● Task directions: Repeat the whole listing exactly.
━━━━━━━━━━━━━━━━━━━━━━━━━━━━━━
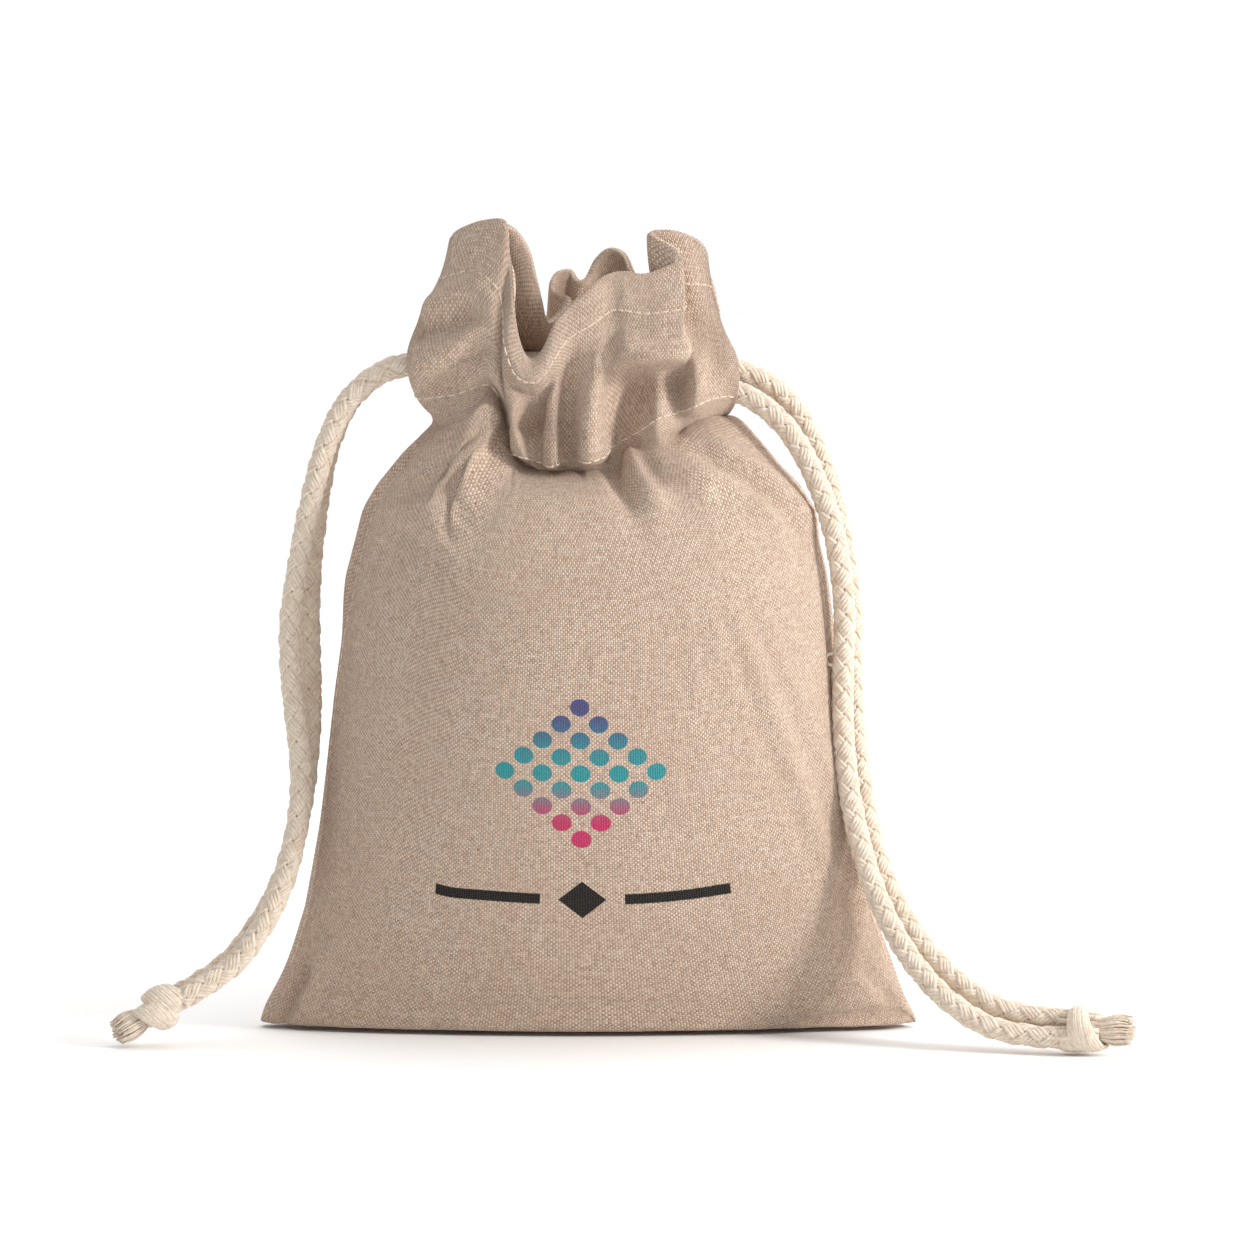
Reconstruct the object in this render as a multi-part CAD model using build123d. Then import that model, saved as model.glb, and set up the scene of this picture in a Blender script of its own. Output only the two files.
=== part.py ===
from build123d import *

# Drawstring gift sack: a flat-sewn cotton bag, 150 mm wide and 200 mm high before filling,
# standing full on its folded base with its neck half drawn.  Front and back panels are
# joined by two side seams and a bottom gusset.  Above the neck each side carries a casing,
# which is a flattened tube between two rows of stitches, and a ruffled header.  Two drawcords
# run through both casings.  Each is a loop whose two ends leave on the same side of the neck,
# hang beside the sack and are tied together in a knot, with the cut ends frayed.
#
# Millimetres.  +Z is up, +X is to the right of someone facing the front, and the front
# faces -Y.  The origin is the middle of the base, on the surface the sack stands on.
import math
import os

# Cloth and seams
CLOTH = 0.8              # modelled thickness of one layer of cloth
SEAM_ALLOWANCE = 6.0     # width of the turned-in cloth along each side seam
THREAD = 0.45            # thickness of a stitch
STITCH_PITCH = 3.2       # from one stitch to the next
STITCH_LENGTH = 2.3

# Filled body, from the top of the gusset to the neck.
# Each level: height, centre, half width, half depth, and the squareness of its outline,
# where 2 is an ellipse, less is pointed at the sides, and more is squarer.
GUSSET_TOP = 1.0
NECK_Z = 142.0
BODY_LEVELS = (
    (GUSSET_TOP, 0.0, 75.0, 15.0, 1.7),
    (12.0, 0.0, 70.5, 21.5, 1.9),
    (26.0, -0.5, 64.5, 29.0, 2.1),
    (48.0, -1.0, 59.5, 35.0, 2.1),
    (78.0, -2.0, 54.5, 37.5, 2.1),
    (103.0, -0.5, 52.5, 38.2, 2.1),
    (120.0, -0.5, 48.5, 33.0, 2.1),
    (132.0, -1.5, 42.0, 24.0, 2.3),
    (NECK_Z, -3.0, 35.0, 10.6, 3.2),
)
OUTLINE_POINTS = 28
BEYOND = 400.0           # further than the sack reaches on any side

# Casing and header
CASING_LEFT = -30.0
CASING_RIGHT = 24.0
CASING_MIDDLE_Y = 10.2   # from the middle of the neck to the middle of each casing
CASING_THICK = 8.4
CASING_HEIGHT = 30.5
CASING_ROUND = 3.2
HEADER_HEIGHT = 11.0
HEADER_THICK = 1.2       # the hem is turned, so two layers
HEADER_WAVES = 3.5
HEADER_WAVE = 3.0        # how far the ruffle swings each way

# Drawcords
CORD = 5.0
LEFT_CORD_Z = 152.4
RIGHT_CORD_Z = 146.8
SPLIT_INSIDE = 3.0       # the turn at the far side stays put from this far inside the casing
SPLIT_GAP = 0.3
TAIL_START = 2.0         # a tail starts this far inside the casing's end
KNOT_RADIUS = 5.4
KNOT_LENGTH = 9.0
KNOT_ROUND = 2.0
ENDS_RADIUS = 3.0        # the two frayed ends, as one bundle
ENDS_LENGTH = 7.0
STRAND_APART = 2.65      # from the knot's axis to each strand
ARC_SHARE = 0.45         # share of the shorter run that each bend takes up

# The knots: centre, the direction the cord arrives in, and the way its strands lie apart.
LEFT_KNOT = Vector(-95.5, -25.0, 8.2)
LEFT_INTO_KNOT = Vector(-0.85, -0.25, -0.46)
LEFT_APART = Vector(0.25, -0.97, 0.0)
RIGHT_KNOT = Vector(109.5, -37.0, 5.5)
RIGHT_INTO_KNOT = Vector(0.97, -0.22, 0.0)
RIGHT_APART = Vector(0.0, -0.74, -0.67)

# The free strands, from the first bend outside the casing to the last before the knot.
# Each runs straight along X until it is clear of the other cord's turn.
LEFT_FRONT_ROUTE = (
    (-44.5, -CASING_MIDDLE_Y, LEFT_CORD_Z), (-54, -9.7, 146.4), (-59, -8.8, 136),
    (-62, -8, 123), (-65, -8, 108), (-67.6, -9, 92), (-66.4, -11, 76), (-64.2, -13, 60),
    (-65.5, -15.5, 45), (-69.2, -18.8, 32.5), (-75.0, -21.5, 22.5),
)
LEFT_BACK_ROUTE = (
    (-44.5, CASING_MIDDLE_Y, LEFT_CORD_Z), (-54, 8.8, 146.4), (-58.5, 6, 136),
    (-61, 3, 123), (-62.8, 0, 108), (-63.4, -2, 92), (-62.6, -4, 76),
    (-63.4, -7.0, 60), (-66.0, -9.5, 45), (-69.7, -12.5, 33), (-76, -15.7, 23),
)
RIGHT_FRONT_ROUTE = (
    (33, -CASING_MIDDLE_Y, RIGHT_CORD_Z), (44, -11, 140.5), (51.0, -10.8, 129),
    (56, -10, 114), (58.4, -9.5, 97), (57.6, -10, 80.5), (57.8, -12, 64.5), (60.3, -15, 48),
    (65, -19.5, 32), (72.5, -25, 18.5), (82, -31.5, 9),
)
RIGHT_BACK_ROUTE = (
    (33, CASING_MIDDLE_Y, RIGHT_CORD_Z), (44.5, 9.5, 141.5), (52.0, 7, 131),
    (57.3, 4, 116.5), (60.2, 1, 100), (60.2, -2.5, 83.5), (60.8, -6, 67), (62.8, -9.5, 51.5),
    (66.5, -13.5, 37), (72.8, -18.5, 24.5), (81.5, -25, 15),
)
LAST_RUN = 12.0          # straight run into the knot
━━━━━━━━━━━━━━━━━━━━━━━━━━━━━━
● Task output:
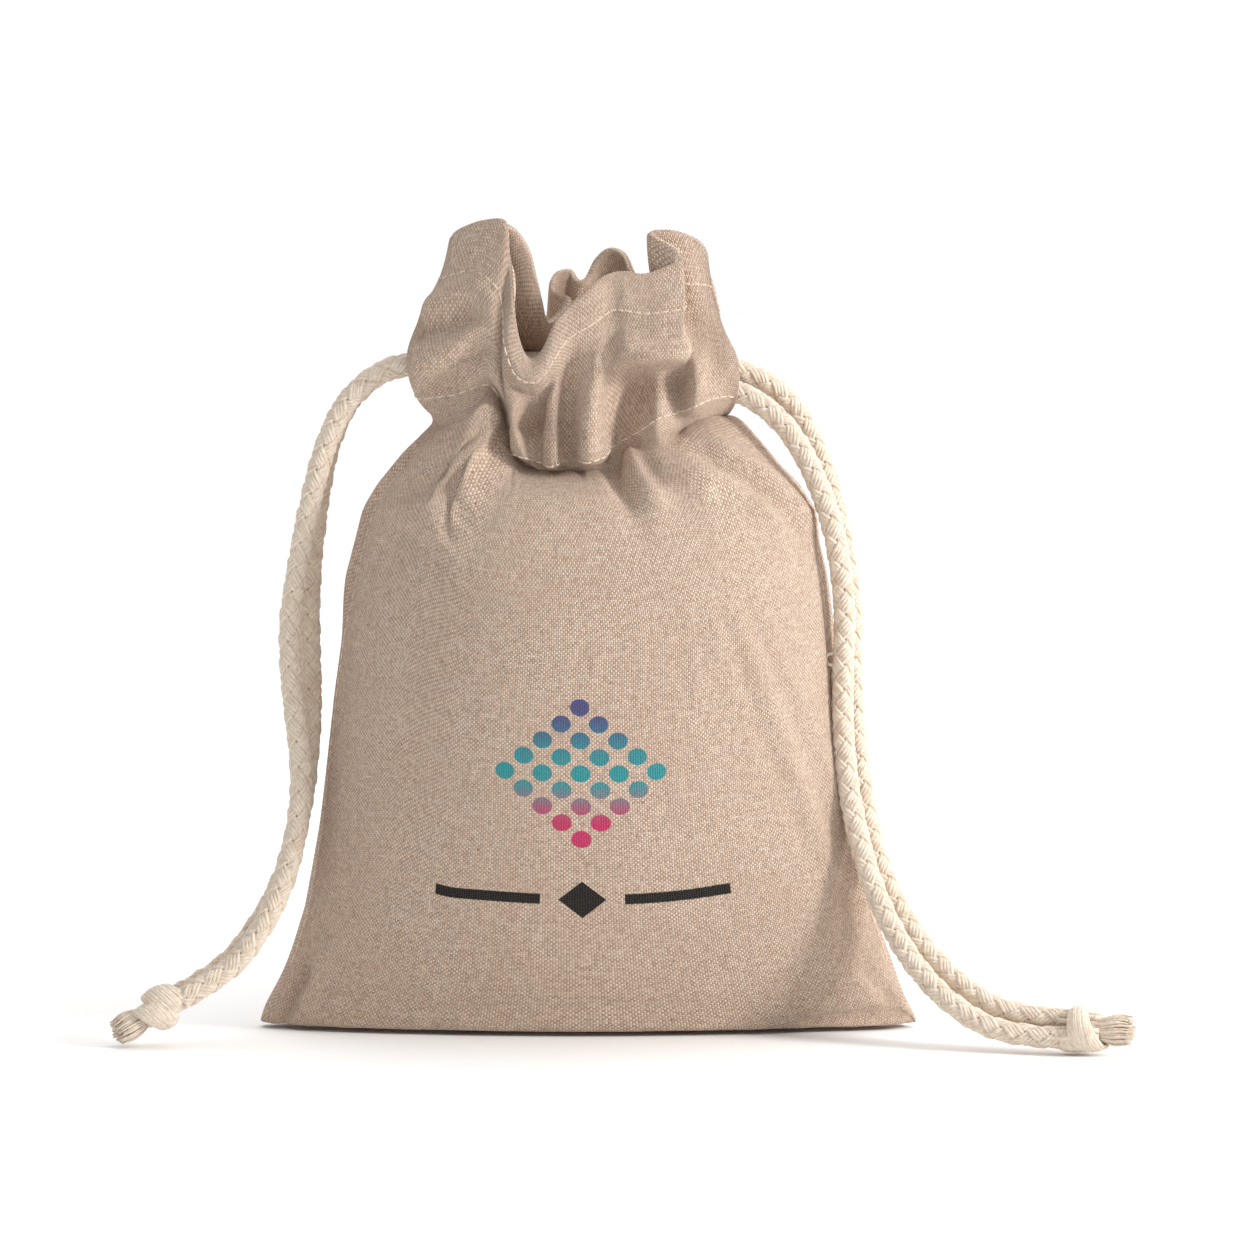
Reconstruct the object in this render as a multi-part CAD model using build123d. Then import that model, saved as model.glb, and set up the scene of this picture in a Blender script of its own. Output only the two files.
=== part.py ===
from build123d import *

# Drawstring gift sack: a flat-sewn cotton bag, 150 mm wide and 200 mm high before filling,
# standing full on its folded base with its neck half drawn.  Front and back panels are
# joined by two side seams and a bottom gusset.  Above the neck each side carries a casing,
# which is a flattened tube between two rows of stitches, and a ruffled header.  Two drawcords
# run through both casings.  Each is a loop whose two ends leave on the same side of the neck,
# hang beside the sack and are tied together in a knot, with the cut ends frayed.
#
# Millimetres.  +Z is up, +X is to the right of someone facing the front, and the front
# faces -Y.  The origin is the middle of the base, on the surface the sack stands on.
import math
import os

# Cloth and seams
CLOTH = 0.8              # modelled thickness of one layer of cloth
SEAM_ALLOWANCE = 6.0     # width of the turned-in cloth along each side seam
THREAD = 0.45            # thickness of a stitch
STITCH_PITCH = 3.2       # from one stitch to the next
STITCH_LENGTH = 2.3

# Filled body, from the top of the gusset to the neck.
# Each level: height, centre, half width, half depth, and the squareness of its outline,
# where 2 is an ellipse, less is pointed at the sides, and more is squarer.
GUSSET_TOP = 1.0
NECK_Z = 142.0
BODY_LEVELS = (
    (GUSSET_TOP, 0.0, 75.0, 15.0, 1.7),
    (12.0, 0.0, 70.5, 21.5, 1.9),
    (26.0, -0.5, 64.5, 29.0, 2.1),
    (48.0, -1.0, 59.5, 35.0, 2.1),
    (78.0, -2.0, 54.5, 37.5, 2.1),
    (103.0, -0.5, 52.5, 38.2, 2.1),
    (120.0, -0.5, 48.5, 33.0, 2.1),
    (132.0, -1.5, 42.0, 24.0, 2.3),
    (NECK_Z, -3.0, 35.0, 10.6, 3.2),
)
OUTLINE_POINTS = 28
BEYOND = 400.0           # further than the sack reaches on any side

# Casing and header
CASING_LEFT = -30.0
CASING_RIGHT = 24.0
CASING_MIDDLE_Y = 10.2   # from the middle of the neck to the middle of each casing
CASING_THICK = 8.4
CASING_HEIGHT = 30.5
CASING_ROUND = 3.2
HEADER_HEIGHT = 11.0
HEADER_THICK = 1.2       # the hem is turned, so two layers
HEADER_WAVES = 3.5
HEADER_WAVE = 3.0        # how far the ruffle swings each way

# Drawcords
CORD = 5.0
LEFT_CORD_Z = 152.4
RIGHT_CORD_Z = 146.8
SPLIT_INSIDE = 3.0       # the turn at the far side stays put from this far inside the casing
SPLIT_GAP = 0.3
TAIL_START = 2.0         # a tail starts this far inside the casing's end
KNOT_RADIUS = 5.4
KNOT_LENGTH = 9.0
KNOT_ROUND = 2.0
ENDS_RADIUS = 3.0        # the two frayed ends, as one bundle
ENDS_LENGTH = 7.0
STRAND_APART = 2.65      # from the knot's axis to each strand
ARC_SHARE = 0.45         # share of the shorter run that each bend takes up

# The knots: centre, the direction the cord arrives in, and the way its strands lie apart.
LEFT_KNOT = Vector(-95.5, -25.0, 8.2)
LEFT_INTO_KNOT = Vector(-0.85, -0.25, -0.46)
LEFT_APART = Vector(0.25, -0.97, 0.0)
RIGHT_KNOT = Vector(109.5, -37.0, 5.5)
RIGHT_INTO_KNOT = Vector(0.97, -0.22, 0.0)
RIGHT_APART = Vector(0.0, -0.74, -0.67)

# The free strands, from the first bend outside the casing to the last before the knot.
# Each runs straight along X until it is clear of the other cord's turn.
LEFT_FRONT_ROUTE = (
    (-44.5, -CASING_MIDDLE_Y, LEFT_CORD_Z), (-54, -9.7, 146.4), (-59, -8.8, 136),
    (-62, -8, 123), (-65, -8, 108), (-67.6, -9, 92), (-66.4, -11, 76), (-64.2, -13, 60),
    (-65.5, -15.5, 45), (-69.2, -18.8, 32.5), (-75.0, -21.5, 22.5),
)
LEFT_BACK_ROUTE = (
    (-44.5, CASING_MIDDLE_Y, LEFT_CORD_Z), (-54, 8.8, 146.4), (-58.5, 6, 136),
    (-61, 3, 123), (-62.8, 0, 108), (-63.4, -2, 92), (-62.6, -4, 76),
    (-63.4, -7.0, 60), (-66.0, -9.5, 45), (-69.7, -12.5, 33), (-76, -15.7, 23),
)
RIGHT_FRONT_ROUTE = (
    (33, -CASING_MIDDLE_Y, RIGHT_CORD_Z), (44, -11, 140.5), (51.0, -10.8, 129),
    (56, -10, 114), (58.4, -9.5, 97), (57.6, -10, 80.5), (57.8, -12, 64.5), (60.3, -15, 48),
    (65, -19.5, 32), (72.5, -25, 18.5), (82, -31.5, 9),
)
RIGHT_BACK_ROUTE = (
    (33, CASING_MIDDLE_Y, RIGHT_CORD_Z), (44.5, 9.5, 141.5), (52.0, 7, 131),
    (57.3, 4, 116.5), (60.2, 1, 100), (60.2, -2.5, 83.5), (60.8, -6, 67), (62.8, -9.5, 51.5),
    (66.5, -13.5, 37), (72.8, -18.5, 24.5), (81.5, -25, 15),
)
LAST_RUN = 12.0          # straight run into the knot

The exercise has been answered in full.